Lingvo: a Modular and Scalable Framework for Sequence-to-Sequence Modeling
Shen, Jonathan, Nguyen, Patrick, Wu, Yonghui, Chen, Zhifeng, Chen, Mia X., Jia, Ye, Kannan, Anjuli, Sainath, Tara, Cao, Yuan, Chiu, Chung-Cheng, He, Yanzhang, Chorowski, Jan, Hinsu, Smit, Laurenzo, Stella, Qin, James, Firat, Orhan, Macherey, Wolfgang, Gupta, Suyog, Bapna, Ankur, Zhang, Shuyuan, Pang, Ruoming, Weiss, Ron J., Prabhavalkar, Rohit, Liang, Qiao, Jacob, Benoit, Liang, Bowen, Lee, HyoukJoong, Chelba, Ciprian, Jean, Sébastien, Li, Bo, Johnson, Melvin, Anil, Rohan, Tibrewal, Rajat, Liu, Xiaobing, Eriguchi, Akiko, Jaitly, Navdeep, Ari, Naveen, Cherry, Colin, Haghani, Parisa, Good, Otavio, Cheng, Youlong, Alvarez, Raziel, Caswell, Isaac, Hsu, Wei-Ning, Yang, Zongheng, Wang, Kuan-Chieh, Gonina, Ekaterina, Tomanek, Katrin, Vanik, Ben, Wu, Zelin, Jones, Llion, Schuster, Mike, Huang, Yanping, Chen, Dehao, Irie, Kazuki, Foster, George, Richardson, John, Macherey, Klaus, Bruguier, Antoine, Zen, Heiga, Raffel, Colin, Kumar, Shankar, Rao, Kanishka, Rybach, David, Murray, Matthew, Peddinti, Vijayaditya, Krikun, Maxim, Bacchiani, Michiel A. U., Jablin, Thomas B., Suderman, Rob, Williams, Ian, Lee, Benjamin, Bhatia, Deepti, Carlson, Justin, Yavuz, Semih, Zhang, Yu, McGraw, Ian, Galkin, Max, Ge, Qi, Pundak, Golan, Whipkey, Chad, Wang, Todd, Alon, Uri, Lepikhin, Dmitry, Tian, Ye, Sabour, Sara, Chan, William, Toshniwal, Shubham, Liao, Baohua, Nirschl, Michael, Rondon, Pat
Lingvo is a Tensorflow framework offering a complete solution for collaborative deep learning research, with a particular focus towards sequence-to-sequence models.

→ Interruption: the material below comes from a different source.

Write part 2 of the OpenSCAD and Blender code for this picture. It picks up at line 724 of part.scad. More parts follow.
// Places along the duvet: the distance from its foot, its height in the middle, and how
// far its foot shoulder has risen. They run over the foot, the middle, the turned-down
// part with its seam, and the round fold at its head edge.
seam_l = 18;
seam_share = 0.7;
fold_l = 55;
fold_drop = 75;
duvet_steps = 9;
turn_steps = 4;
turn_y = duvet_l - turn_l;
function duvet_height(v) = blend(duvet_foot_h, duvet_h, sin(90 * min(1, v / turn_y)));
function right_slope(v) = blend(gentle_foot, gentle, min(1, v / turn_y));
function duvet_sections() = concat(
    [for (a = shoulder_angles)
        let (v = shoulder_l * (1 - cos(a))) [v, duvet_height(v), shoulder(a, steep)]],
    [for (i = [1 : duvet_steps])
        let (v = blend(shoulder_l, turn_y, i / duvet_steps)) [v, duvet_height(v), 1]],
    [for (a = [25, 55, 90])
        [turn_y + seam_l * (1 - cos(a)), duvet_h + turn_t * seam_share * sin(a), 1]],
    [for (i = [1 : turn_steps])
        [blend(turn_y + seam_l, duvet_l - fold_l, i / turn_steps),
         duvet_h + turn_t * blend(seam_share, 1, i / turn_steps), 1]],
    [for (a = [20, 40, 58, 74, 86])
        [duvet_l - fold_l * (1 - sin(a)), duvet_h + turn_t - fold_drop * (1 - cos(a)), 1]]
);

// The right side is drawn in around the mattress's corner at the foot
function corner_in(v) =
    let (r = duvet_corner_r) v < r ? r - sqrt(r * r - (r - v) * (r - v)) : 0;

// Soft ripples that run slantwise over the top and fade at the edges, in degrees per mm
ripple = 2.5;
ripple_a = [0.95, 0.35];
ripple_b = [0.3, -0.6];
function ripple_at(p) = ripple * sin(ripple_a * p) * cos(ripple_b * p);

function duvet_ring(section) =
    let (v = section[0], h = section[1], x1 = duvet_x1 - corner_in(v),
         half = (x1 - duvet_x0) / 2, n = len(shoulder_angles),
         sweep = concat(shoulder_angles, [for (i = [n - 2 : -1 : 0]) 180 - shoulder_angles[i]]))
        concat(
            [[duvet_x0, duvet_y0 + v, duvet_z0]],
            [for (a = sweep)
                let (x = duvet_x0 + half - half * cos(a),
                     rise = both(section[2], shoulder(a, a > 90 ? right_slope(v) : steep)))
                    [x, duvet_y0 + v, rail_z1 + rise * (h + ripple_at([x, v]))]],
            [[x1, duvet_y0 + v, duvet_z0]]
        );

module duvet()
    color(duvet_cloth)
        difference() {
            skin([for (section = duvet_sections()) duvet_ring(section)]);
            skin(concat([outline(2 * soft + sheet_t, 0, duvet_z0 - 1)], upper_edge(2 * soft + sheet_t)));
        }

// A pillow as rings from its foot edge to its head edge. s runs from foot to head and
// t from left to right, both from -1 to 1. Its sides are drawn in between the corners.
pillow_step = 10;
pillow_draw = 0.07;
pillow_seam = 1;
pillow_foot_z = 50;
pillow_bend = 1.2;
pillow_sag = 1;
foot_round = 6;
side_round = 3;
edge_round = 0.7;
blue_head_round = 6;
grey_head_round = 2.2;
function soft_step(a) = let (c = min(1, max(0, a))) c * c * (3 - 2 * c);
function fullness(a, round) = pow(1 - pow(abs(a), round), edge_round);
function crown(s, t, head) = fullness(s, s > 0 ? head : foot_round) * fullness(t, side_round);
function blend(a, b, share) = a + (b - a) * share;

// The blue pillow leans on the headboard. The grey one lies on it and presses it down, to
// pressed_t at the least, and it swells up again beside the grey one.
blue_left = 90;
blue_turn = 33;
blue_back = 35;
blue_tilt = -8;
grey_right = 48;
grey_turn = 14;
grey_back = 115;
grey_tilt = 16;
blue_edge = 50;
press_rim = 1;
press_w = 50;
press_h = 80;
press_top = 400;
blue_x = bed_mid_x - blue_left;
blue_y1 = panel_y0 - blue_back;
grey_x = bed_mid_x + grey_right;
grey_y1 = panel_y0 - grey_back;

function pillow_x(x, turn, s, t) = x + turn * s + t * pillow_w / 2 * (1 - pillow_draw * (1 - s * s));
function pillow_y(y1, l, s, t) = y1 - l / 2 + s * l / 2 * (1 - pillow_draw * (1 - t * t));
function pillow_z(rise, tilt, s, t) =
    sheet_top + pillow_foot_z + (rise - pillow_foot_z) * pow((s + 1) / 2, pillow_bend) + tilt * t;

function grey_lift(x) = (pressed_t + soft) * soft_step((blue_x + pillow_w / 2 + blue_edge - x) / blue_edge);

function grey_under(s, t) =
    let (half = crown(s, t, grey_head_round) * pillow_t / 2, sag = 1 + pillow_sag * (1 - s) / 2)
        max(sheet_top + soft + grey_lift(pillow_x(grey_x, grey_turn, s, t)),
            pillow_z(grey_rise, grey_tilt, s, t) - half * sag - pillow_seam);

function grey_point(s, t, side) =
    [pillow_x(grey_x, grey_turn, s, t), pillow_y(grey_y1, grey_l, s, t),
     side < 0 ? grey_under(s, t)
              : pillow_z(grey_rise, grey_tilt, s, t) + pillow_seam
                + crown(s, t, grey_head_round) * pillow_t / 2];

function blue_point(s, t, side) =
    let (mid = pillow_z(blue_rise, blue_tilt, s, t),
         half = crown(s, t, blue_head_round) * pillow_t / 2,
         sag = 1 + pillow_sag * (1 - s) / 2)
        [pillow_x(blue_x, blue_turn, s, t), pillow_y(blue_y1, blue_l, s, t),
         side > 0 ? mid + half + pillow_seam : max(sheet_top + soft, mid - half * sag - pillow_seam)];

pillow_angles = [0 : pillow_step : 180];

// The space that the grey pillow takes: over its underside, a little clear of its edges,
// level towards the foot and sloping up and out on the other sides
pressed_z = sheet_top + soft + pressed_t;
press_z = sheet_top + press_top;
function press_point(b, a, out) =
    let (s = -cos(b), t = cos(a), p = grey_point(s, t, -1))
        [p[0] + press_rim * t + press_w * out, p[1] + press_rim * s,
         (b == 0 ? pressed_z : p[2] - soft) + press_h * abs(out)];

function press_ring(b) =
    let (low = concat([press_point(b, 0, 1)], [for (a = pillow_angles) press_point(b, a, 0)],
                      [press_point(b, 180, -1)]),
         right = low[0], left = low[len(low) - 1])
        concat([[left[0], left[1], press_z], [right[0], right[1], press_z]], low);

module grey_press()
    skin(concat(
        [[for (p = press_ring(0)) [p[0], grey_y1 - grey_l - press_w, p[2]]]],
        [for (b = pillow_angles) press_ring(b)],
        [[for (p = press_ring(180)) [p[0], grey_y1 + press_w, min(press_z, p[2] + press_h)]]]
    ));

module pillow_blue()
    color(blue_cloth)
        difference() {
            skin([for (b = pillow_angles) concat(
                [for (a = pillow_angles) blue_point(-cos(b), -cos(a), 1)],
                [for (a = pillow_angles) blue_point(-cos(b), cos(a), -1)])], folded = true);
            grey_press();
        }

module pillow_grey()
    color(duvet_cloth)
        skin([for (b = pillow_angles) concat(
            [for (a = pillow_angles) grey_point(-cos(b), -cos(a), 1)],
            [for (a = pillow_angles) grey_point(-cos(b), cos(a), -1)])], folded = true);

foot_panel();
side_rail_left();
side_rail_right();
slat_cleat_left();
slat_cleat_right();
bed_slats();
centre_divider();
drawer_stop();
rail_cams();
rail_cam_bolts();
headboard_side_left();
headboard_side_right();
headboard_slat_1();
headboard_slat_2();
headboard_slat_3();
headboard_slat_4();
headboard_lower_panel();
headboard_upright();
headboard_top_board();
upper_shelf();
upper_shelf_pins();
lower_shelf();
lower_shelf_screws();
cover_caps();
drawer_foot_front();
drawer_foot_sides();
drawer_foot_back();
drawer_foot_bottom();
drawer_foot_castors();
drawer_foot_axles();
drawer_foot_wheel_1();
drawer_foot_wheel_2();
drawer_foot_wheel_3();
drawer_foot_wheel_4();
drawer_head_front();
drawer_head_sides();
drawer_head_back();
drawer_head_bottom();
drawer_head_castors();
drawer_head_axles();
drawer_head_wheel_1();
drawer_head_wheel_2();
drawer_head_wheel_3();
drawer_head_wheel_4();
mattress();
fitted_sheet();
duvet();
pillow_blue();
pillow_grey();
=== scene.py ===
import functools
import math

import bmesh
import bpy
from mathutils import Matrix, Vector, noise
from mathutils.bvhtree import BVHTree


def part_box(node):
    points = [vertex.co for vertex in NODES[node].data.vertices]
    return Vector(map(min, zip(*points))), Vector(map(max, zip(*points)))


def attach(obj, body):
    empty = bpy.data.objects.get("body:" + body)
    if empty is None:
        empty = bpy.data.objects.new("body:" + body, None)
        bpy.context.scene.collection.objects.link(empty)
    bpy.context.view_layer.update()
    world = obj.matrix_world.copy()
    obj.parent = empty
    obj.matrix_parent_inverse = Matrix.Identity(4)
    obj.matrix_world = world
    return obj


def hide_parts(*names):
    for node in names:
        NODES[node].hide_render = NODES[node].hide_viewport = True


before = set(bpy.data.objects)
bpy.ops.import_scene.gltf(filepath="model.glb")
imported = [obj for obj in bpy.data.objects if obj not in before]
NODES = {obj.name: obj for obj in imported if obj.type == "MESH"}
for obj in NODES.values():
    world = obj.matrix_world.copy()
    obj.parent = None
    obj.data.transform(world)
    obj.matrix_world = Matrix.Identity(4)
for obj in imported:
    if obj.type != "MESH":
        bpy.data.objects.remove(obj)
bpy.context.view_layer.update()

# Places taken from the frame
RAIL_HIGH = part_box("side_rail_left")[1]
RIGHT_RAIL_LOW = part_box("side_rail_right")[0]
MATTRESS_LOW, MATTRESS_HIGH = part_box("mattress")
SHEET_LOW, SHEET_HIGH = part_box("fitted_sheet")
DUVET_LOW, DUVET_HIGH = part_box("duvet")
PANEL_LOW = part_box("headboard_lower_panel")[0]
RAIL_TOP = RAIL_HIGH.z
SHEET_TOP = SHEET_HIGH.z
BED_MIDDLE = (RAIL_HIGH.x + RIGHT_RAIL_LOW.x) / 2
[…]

Lingvo models are composed of modular building blocks that are flexible and easily extensible, and experiment configurations are centralized and highly customizable. Distributed training and quantized inference are supported directly within the framework, and it contains existing implementations of a large number of utilities, helper functions, and the newest research ideas. Lingvo has been used in collaboration by dozens of researchers in more than 20 papers over the last two years. This document outlines the underlying design of Lingvo and serves as an introduction to the various pieces of the framework, while also offering examples of advanced features that showcase the capabilities of the framework.